Now, any booking request to the GDS API will be directed to all the participating vendors computer reservation system (CRS) and the response from them is consolidated and shown to the calling program, (i.e. to your favorite travel portal). So, the GDS APIs are simply a layer of abstraction between the actual vendor inventory and the consumer (travel portals). More or less this is the work flow in any ticket booking system.
To simplify the above let me say that if you wish to develop a travel portal you don’t need to worry about talking to the multiple operators for inventory. You can contact a GDS provider, (Galileo, Amadeus, Sabre etc.) purchase a license and integrate their API in your web application. The API will receive a few parameters like date, city-pair etc. from your portal and will respond with the availability and fare details.

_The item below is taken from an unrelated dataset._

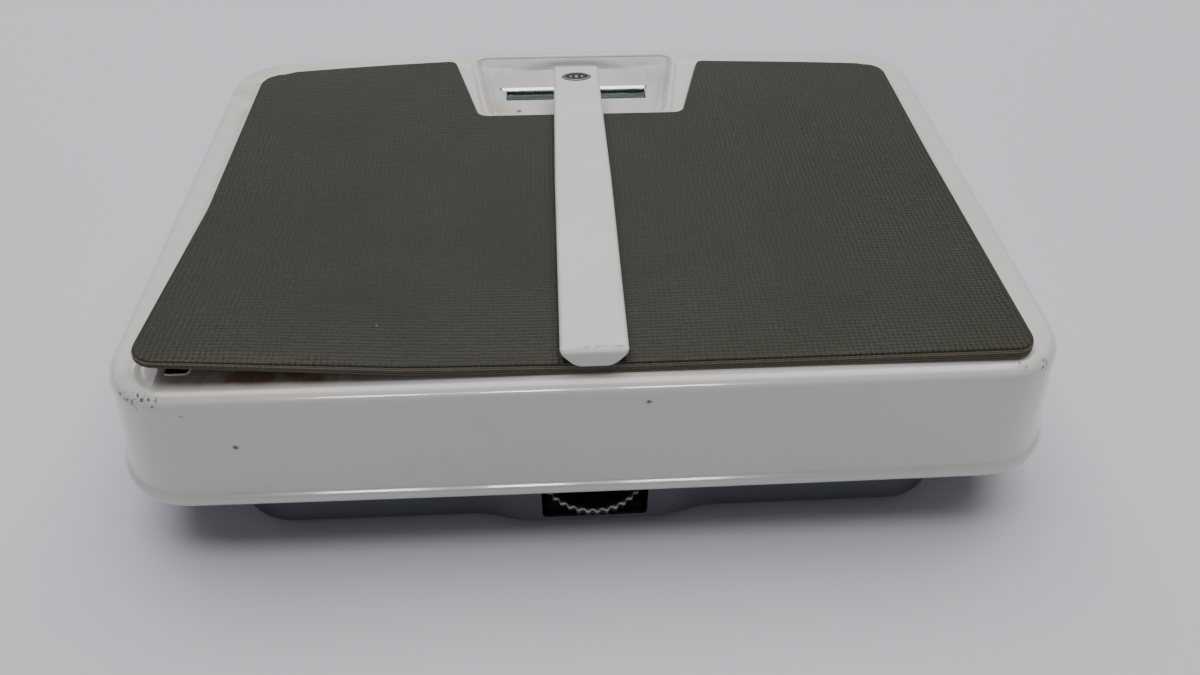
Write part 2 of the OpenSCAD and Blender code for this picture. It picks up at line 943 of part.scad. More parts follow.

So, if you want to build a travel portal for international flight booking, it doesn’t matter in which part of the globe you are, as a prerequisite you have to integrate the GDS APIs to your application. This abstraction, to some extent lowers the barrier of developing a portal and that’s the reason there are numerous new travel portals starting up operation every other day.
Bottom-line
I think the above analogy says it all for the cloud services as well. The IaaS providers have got an inventory to share and most of them already have their own APIs to manage server resources. But before the IaaS goes the multi-cloud way on an industrial scale many rough patches need to be smoothened. May be the cloud should evolve and mature a little more in terms of interoperability and standards to offer this much awaited new approach at an affordable cost. What do you think… are we going to witness many multi-cloud implementations in 2014?